The exact form of the exponential is unkown, but the form of the gaussian is known relatively well (i.e. amplitude, Full-width half maximum), and could be decsribed by your standard gaussian equation.
The already convoled data is also known, though it is relatively discreet, with uneven spacing (e.g. X = [0 1 5 10 20 100 200 500 1000])
I have tried using the "deconv" function available in matlab (https://uk.mathworks.com/help/matlab/ref/deconv.html) to hopefully get this exponential out, setting u to be the vector related to the already covolved data (whose length is the same as X), and v to the gaussian curve calculated at the already mentioned X positions (and hence is of the same length as u). However, it does not produce an exponential as hoped, and now at a loss of how to proceed.
Any suggestions or tips as to how I may be able to achieve this would be greatly appreciated. Thanks.

Accepted Answer

Bjorn Gustavsson
Bjorn Gustavsson on 10 Apr 2019
To my understanding the deconv-functions work for evenly spaced data. In your case I'd either try to do the convolution analytically to get a functional form, f(pars,x) that you can use for fitting to your data with fminsearch, lsqnonlin or simialr minimization-functions. Here your pars would be an array with something like [alpha_exp, sigma_Gaussian, Amplitude]. This shouldn't be too hard if you have something like a decaying exponential, but could get messy if you have something more complex.
Another more brutish approach would be to do all of that numerically, with a numerical convolution that you only calculate over suitably large windows around your sample-points, suitably here means something corresponding to 3-5 sigma of your Gaussian. Whether this will be best done wiht a full array of your independent variable covering the range of your X or in snippets around each of your X-value I cannot determine.
HTH

More Answers (1)

John D'Errico
John D'Errico on 24 Oct 2019
As I recall from long ago, numeical deconvolution is a variation of a first kind integral equation.
The problem is, first kind integral equations can be difficult to solve because they amplify any noise in your data.

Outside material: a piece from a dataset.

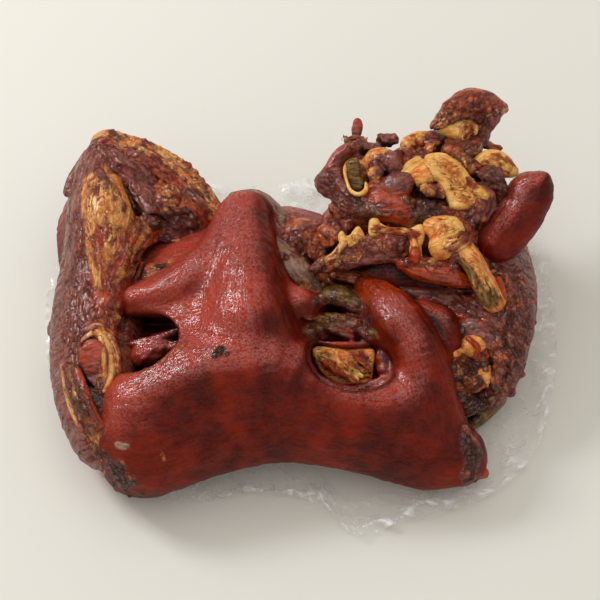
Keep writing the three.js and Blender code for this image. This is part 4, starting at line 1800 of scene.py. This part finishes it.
@dataclass
class Foot(Piece):
    """The foot folded up at the right, and the torn meat that its bones stand in."""

    def forms(self) -> list[Shape]:
        """The forms, from the bulk to the fine things."""
        return [*self._bulk(), *self._heel(), *self._lips(), *self._meat(), *self._crumbs(), *self._crown()]

    def _bulk(self) -> list[Shape]:
        """The rind-wrapped bulk and the neck of meat on it.

        Returns:
            Its forms.
        """
        return [
            bulk(RIND, 10, (56, 36, 29), (50, 44, 33)),
            bulk(PLUM, 8, (88, 12, 26), (27, 48, 30)),
            rope(PLUM, 5, (100, 14, 42, 9), (104, -4, 38, 10), (104, -20, 34, 10), (101, -34, 28, 10),
                 (94, -46, 20, 9)),
            rope(GRISTLE, 3, (96, -48, 12, 7), (88, -57, 7, 6), (82, -62, 5, 4)),
            lump(MEAT, 3, (78, -36, 34), (9, 10, 9)),
            # Dark lump filling the gap below the heel: painted shade.
            lump(CHAR, 4, (79, -50, 22), (11, 9, 12)),
            lump(MEAT, 6, (58, 40, 54), (38, 20, 18)),
            lump(MEAT, 6, (62, 60, 62), (34, 15, 13)),
            lump(MEAT, 5, (28, 61, 64), (9, 12, 8)),
        ]

    def _heel(self) -> list[Shape]:
        """The stringy wall of the heel and the pocket in it.

        Returns:
            Its forms.
        """
        return [
            lump(PLUM, 1.5, (76, -36, 42), (5, 4.5, 4)),
            lump(MEAT, 1.5, (87, -41, 36), (5, 5, 4)),
            lump(GLAZE, 1.5, (91, -30, 40), (4, 6, 4)),
            rope(CHAR, 1.5, (78, -17, 44, 2.4), (88, -13, 45, 2.6), (97, -18, 44, 2.4), (99, -30, 40, 2.6),
                 (97, -42, 34, 2.4)),
            rope(PLUM, 1.5, (100, 4, 48, 3), (106, -8, 45, 3), (108, -22, 40, 3), (105, -36, 34, 3)),
            Strewn((CHAR, MEAT, PLUM, MEAT), 150, 1.6, 0, 4.5, 41,
                   ((103, 12), (108, -8), (107, -26), (98, -44))),
            Strewn((CHAR, GLAZE, PLUM), 90, 1.3, 8, 6.0, 40, ((72, 4), (84, -2), (94, 0), (98, 12)), lie=-30),
            Strewn((CHAR, PLUM, MEAT), 70, 0.9, 9, 4.5, 42, ((103, 12), (108, -8), (107, -26), (98, -44)),
                   lie=-70),
            Strewn((CHAR, MEAT, SINEW), 70, 1.2, 0, 5.0, 43, ((74, -24), (82, -34), (90, -38))),
            Strewn((CHAR, MEAT), 30, 0.8, 6, 5.0, 44, ((76, -26), (88, -36))),
            Strewn((GRISTLE, CHAR), 30, 0.9, 7, 3.0, 45, ((92, -50), (82, -60)), lie=28),
        ]

    def _lips(self) -> list[Shape]:
        """The torn lips of skin under the bones.

        Returns:
            Its forms.
        """
        return [
            slab(PLUM, 2, 60, 6, 3, (5, 16), (8, 14), (20, 15), (34, 18), (46, 20), (46, 25), (32, 28),
                 (18, 24), (9, 19)),
            lump(MEAT, 3, (16, 32, 61), (7, 7, 7)),
            lump(MEAT, 2, (22, 37, 61), (5, 4, 5)),
            rope(SINEW, 1.2, (12, 19, 66, 1.6), (18, 23, 67, 2), (22, 28, 68, 2)),
            rope(RIND, 3, (34, 26, 64, 5), (44, 27, 65, 5.5)),
            lump(CHAR, 3, (51, 24, 60), (4, 6, 5)),
            rope(GLAZE, 5, (51, 17, 61, 2.5), (58, 14.5, 62, 4), (68, 13, 63, 5), (77, 11, 62, 4.5),
                 (84, 9, 59, 2.5)),
            rope(MEAT, 1.5, (54, 19, 65, 2), (64, 19, 66, 2.4), (78, 17, 65, 2.2)),
            Strewn((PLUM, MEAT, SINEW), 40, 0.8, 9, 2.5, 51, ((8, 17), (20, 21), (30, 24)), lie=28),
            Strewn((SINEW, GLAZE, PLUM), 44, 1.0, 0, 1.8, 52, ((54, 18), (64, 19), (74, 18))),
            Strewn((MEAT, PLUM), 40, 1.3, 0, 3.5, 53, ((14, 36), (20, 34), (24, 38))),
        ]

    def _meat(self) -> list[Shape]:
        """The knobs and folds between the bones.

        Returns:
            Its forms.
        """
        return [
            slab(PLUM, 2, 66, 5, 3.5, (7.5, 60), (13, 64), (19, 66), (24, 60), (26, 52), (22, 46), (17, 50),
                 (10, 54)),
            rope(CHAR, 2, (20, 48, 68, 3), (28, 46, 68, 3.5), (34, 44, 68, 3)),
            lump(MEAT, 4, (30, 46, 66), (9, 7, 8), -20),
            lump(GLAZE, 4, (42, 46, 69), (9, 9, 9)),
            lump(GLAZE, 4, (50, 46, 70), (7, 9, 9)),
            lump(PLUM, 3, (49, 58, 76), (9, 5.5, 6), 10),
            lump(GLAZE, 2, (38, 55, 73), (5, 5, 5)),
            lump(SINEW, 2.5, (40, 69, 74), (8, 7, 8)),
            lump(PLUM, 2, (46, 68, 76), (5, 6, 7)),
            # Pale nub on the knob, lightened also as a painted highlight.
            lump(SINEW, 1.5, (38, 63, 78), (4, 3.8, 4)),
            lump(PLUM, 2, (37, 75, 70), (4, 3, 4)),
            lump(PLUM, 2, (66, 78, 71), (6.5, 6.5, 6.5)),
            lump(PLUM, 2, (44, 80, 66), (5.5, 3, 4)),
            rope(MEAT, 1, (32, 77, 66, 1.2), (40, 77.5, 66, 1.2)),
            lump(MEAT, 4, (82, 77, 72), (9, 8, 10)),
            rope(MEAT, 2, (76, 76, 76, 3), (84, 74, 77, 3.4), (88, 80, 76, 3)),
            rope(MEAT, 1.5, (90, 79, 69, 2), (96, 76.5, 67, 1.8), (100, 76, 66, 1)),
            lump(PLUM, 2, (96, 62, 76), (6, 5, 5), -20),
            lump(PLUM, 2, (99, 56, 72), (5, 4, 5), -20),
            rope(PLUM, 2, (88, 56, 74, 3), (91, 48, 74, 4), (88, 42, 72, 3)),
            rope(PLUM, 1.5, (93, 55, 73, 2.4), (95, 48, 72, 2.6), (92, 41, 70, 2)),
            lump(CHAR, 2, (63, 44, 70), (8, 6, 5)),
            # Dark sliver in the gap between the purple folds: painted shade.
            lump(CHAR, 2, (97, 47, 66), (2.5, 6, 4), 10),
            lump(PLUM, 2, (81, 33, 68), (5.5, 7.5, 7)),
            lump(PLUM, 2, (78, 24, 67), (5.5, 5, 6)),
            lump(GLAZE, 2, (66, 55, 76), (6, 3.5, 4), -10),
            rope(MEAT, 3, (66, 41, 69, 4), (74, 42, 70, 4), (82, 41, 70, 4)),
            rope(MEAT, 3, (36, 29, 64, 4), (48, 29, 65, 5), (53, 27, 64, 4)),
            rope(MEAT, 2, (50, 73, 74, 3), (58, 72, 75, 3), (66, 74, 75, 3)),
            rope(MEAT, 2, (74, 75, 77, 3), (80, 70, 78, 3), (86, 66, 76, 3.5)),
            lump(MEAT, 3, (21, 44, 64), (6, 5, 6)),
            Strewn((MEAT, PLUM, SINEW), 70, 1.5, 0, 3.0, 141, ((50, 73), (60, 72), (74, 74), (86, 66))),
            Strewn((MEAT, PLUM, GLAZE), 70, 1.4, 0, 3.0, 142, ((66, 42), (76, 42), (86, 40), (93, 52))),
            Strewn((MEAT, PLUM), 50, 1.3, 0, 3.0, 143, ((34, 30), (46, 29), (54, 28))),
            Strewn((MEAT, PLUM, MEAT), 50, 1.4, 0, 3.0, 144, ((22, 44), (24, 50), (20, 56))),
        ]

    def _crumbs(self) -> list[Shape]:
        """The crumbs and threads that lie over them.

        Returns:
            Its forms.
        """
        return [
            Strewn((PLUM, CHAR), 30, 0.9, 10, 2.5, 33, ((10, 60), (16, 56), (24, 49)), lie=-35),
            Strewn((CHAR, PLUM, PALE), 40, 0.9, 7, 3.0, 34, ((22, 50), (30, 46), (38, 46)), lie=-10),
            Strewn((CHAR, CHAR, GRISTLE), 110, 1.3, 0, 3.6, 35, ((58, 44), (64, 46), (70, 42))),
            Strewn((PLUM, GLAZE, SINEW), 60, 1.2, 0, 2.6, 36, ((58, 54), (66, 55), (72, 52))),
            Strewn((CHAR, MEAT, SINEW), 70, 1.2, 6, 3.5, 37, ((72, 76), (82, 74), (90, 78)), lie=30),
            Strewn((PLUM, MEAT), 44, 1.0, 0, 2.4, 38, ((40, 80), (50, 78), (62, 82))),
            Strewn((PLUM, MEAT), 50, 0.9, 8, 2.6, 39, ((88, 58), (92, 50), (88, 42)), lie=70),
            Strewn((PLUM, SINEW), 44, 0.8, 0, 2.6, 40, ((36, 70), (42, 66), (38, 60))),
            Strewn((PLUM, CHAR, GLAZE), 40, 1.1, 0, 2.4, 46, ((78, 18), (82, 26), (83, 34))),
            Strewn((PLUM, CHAR), 26, 0.9, 6, 2.0, 47, ((90, 66), (96, 60), (102, 56)), lie=-30),
        ]

    def _crown(self) -> list[Shape]:
        """Raises the hood of skin and the spiky crown round the bright tip at the back.

        Returns:
            Its forms.
        """
        forms: list[Shape] = [
            rope(RIND, 2, (11, 62, 67, 2), (16, 67, 70, 3.2), (21, 72.5, 72, 3.8), (27, 75.5, 72, 3.8),
                 (34, 75.5, 70, 2.8)),
            rope(PLUM, 1.5, (19, 64, 70, 2.4), (21, 57, 71, 2.6), (26, 51, 71, 2.4)),
            slab(MEAT, 1.5, 67, 2.5, 1.5, (23, 76), (24, 81), (28, 82), (32, 81), (33, 76)),
            slab(GLAZE, 0.8, 68, 2.2, 2, (26.5, 82), (25.6, 86), (27, 90), (29, 91), (31, 89.5), (31.6, 86.5),
                 (30, 82)),
        ]
        for number, lean in enumerate((-6.5, -4.5, 4, 6)):
            tip = (28 + lean, 83 - number % 2, 68, 0.3)
            forms.append(rope(SINEW if number % 2 else MEAT, 0.6, (28 + lean * 0.7, 79, 67, 0.9), tip))
        return [
            *forms,
            rope(PALE, 0.4, (21.5, 81.5, 67, 0.35), (20.5, 78, 66, 0.4), (21.5, 75, 66, 0.4)),
            Strewn((MEAT, PLUM), 24, 0.9, 0, 1.6, 48, ((24, 78), (32, 78))),
            Strewn((RIND, PLUM), 20, 0.7, 6, 1.5, 49, ((18, 69), (26, 74), (34, 74)), lie=30),
        ]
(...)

This is called an ill-posed problem. Even tiny errors down in the least significant bits can be an issue.
And sadly, deconv is not able to handle non-uniformly spaced data. So you would need to write the code yourself.
The more information you can bring to the problem, the better off you will be. So, if you know the data arises as the convolution between a known gaussian and an unknown exponential, then it will be far easier on you than if you could do no more than assume the unknown function is say some general spline curve, to be then estimated. So if all you need to find is the rate parameter of the exponential, things will not be too bad.